The Military Imperative for the Liberal Arts
Creator
Kaufmann, Joseph Gregory, Jr
Advisor
Collins, Michael J
Abstract
After more than a decade of war involving close and often personal interaction with people of other cultures, beliefs, and customs, the Army is once again turning its attention to the need to re-establish its competence and capacity for conventional, force-on-force combat. As seen in past historical patterns of post-conflict reorientation, the Army is trumpeting its high technology edge and its anticipation of future high technology advances. Unfortunately, as captured in public statements and regulatory guidance, the Army concurrently champions an undergraduate education in the science, technology, engineering, and mathematics (STEM) disciplines for its future leaders in the precommissioning phase of professional military education (PME). However, that endorsement of a STEM education stands in direct opposition to the leadership narrative that emerges through close textual reading and analysis of the many publications addressing leadership and leader preparation. This narrative clearly emphasizes outcomes that can only be met through a broad-based education best accomplished through a liberal arts education.

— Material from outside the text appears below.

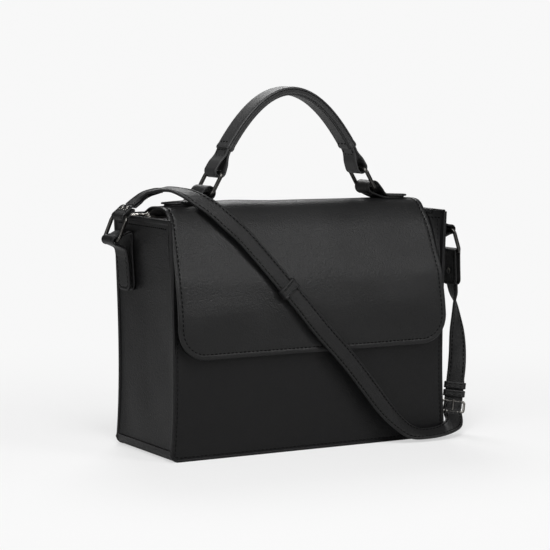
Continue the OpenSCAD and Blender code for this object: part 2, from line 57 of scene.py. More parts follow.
class BagSizes(bpy.types.PropertyGroup):
    """Sizes of the bag's soft parts, in metres."""

    stitch_pitch: FloatProperty(
        name="Stitch pitch", description="Distance from one stitch to the next", default=0.0043, unit="LENGTH"
    )
    stitch_length: FloatProperty(
        name="Stitch length", description="Length of one stitch", default=0.003, unit="LENGTH"
    )
    panel_bulge: FloatProperty(
        name="Panel bulge", description="How far the panels swell between their seams", default=0.004, unit="LENGTH"
    )
    gusset_sag: FloatProperty(
        name="Gusset sag", description="How far the gussets sink in", default=0.003, unit="LENGTH"
    )
    grain_depth: FloatProperty(
        name="Grain depth", description="Depth of the leather's grain", default=0.001, unit="LENGTH"
    )


class BagColours(bpy.types.PropertyGroup):
    """Colours of the bag's materials."""

    # painted shade: the body's black leather is given a darker colour for the shade its upright panels stand in
    leather: FloatVectorProperty(
        name="Leather", description="Colour of the body leather", subtype="COLOR", default=(0.0042, 0.0042, 0.0045)
    )
    # painted light: the flap's colour is the same black leather made lighter for the light its upturned face catches;
    # the strap takes it too
    flap: FloatVectorProperty(
        name="Flap", description="Colour of the flap's leather", subtype="COLOR", default=(0.0095, 0.0095, 0.0097)
    )
    thread: FloatVectorProperty(
        name="Thread", description="Colour of the sewing thread", subtype="COLOR", default=(0.0006, 0.0006, 0.0006)
    )
    metal: FloatVectorProperty(
        name="Metal", description="Colour of the rings", subtype="COLOR", default=(0.075, 0.072, 0.068)
    )
    cloth: FloatVectorProperty(
        name="Lining", description="Colour of the lining cloth", subtype="COLOR", default=(0.05, 0.045, 0.04)
    )


# ---------------------------------------------------------------- material building


def new_group(name, inputs, outputs):
    """A node group and its nodes, link function, start outputs, end inputs and object coordinates."""
    g = bpy.data.node_groups.new(name, "ShaderNodeTree")
    for socket, value in inputs:
        kind = "NodeSocketFloat" if isinstance(value, float) else "NodeSocketColor"
        g.interface.new_socket(name=socket, in_out="INPUT", socket_type=kind).default_value = value
    for socket in outputs:
        kind = "NodeSocketColor" if socket == "Colour" else "NodeSocketFloat"
        g.interface.new_socket(name=socket, in_out="OUTPUT", socket_type=kind)
    start, end = g.nodes.new("NodeGroupInput"), g.nodes.new("NodeGroupOutput")
    where = g.nodes.new("ShaderNodeTexCoord")
    return g, g.nodes, g.links.new, start.outputs, end.inputs, where.outputs["Object"]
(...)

The national security establishment is a massive bureaucracy. Unsurprisingly, it publishes thousands of documents that serve to direct, guide, or suggest actions to the armed services in the execution of their duties. Starting with the National Security Strategy published by the White House, and following the cascading narrative thread through the various textual levels of the establishment--Congress, Department of Defense, Joint Chiefs of Staff, and ending in this case with the U.S. Army--a distinct and ever-more specific discussion of leader expectations, knowledge, attributes, and competencies are identified. With specific attention to the Army, this textual narrative thread belies the public statements supporting STEM education.
Unsurprisingly, given the massive amount of written texts, contradictions arise. However, this particular contradiction carries implications beyond the normal. When the future officer graduates from college and is commissioned as a new second lieutenant, he or she immediately assumes responsibility for soldiers assigned to his or her platoon and for leading them across a full range of missions from direct combat to post-conflict stability operations in a foreign location surrounded by indigenous populations to defense support to civilian authorities within the United States. The human complexity of the lieutenant's responsibilities argues for the liberal arts as the optimum precommissioning education for the future officer.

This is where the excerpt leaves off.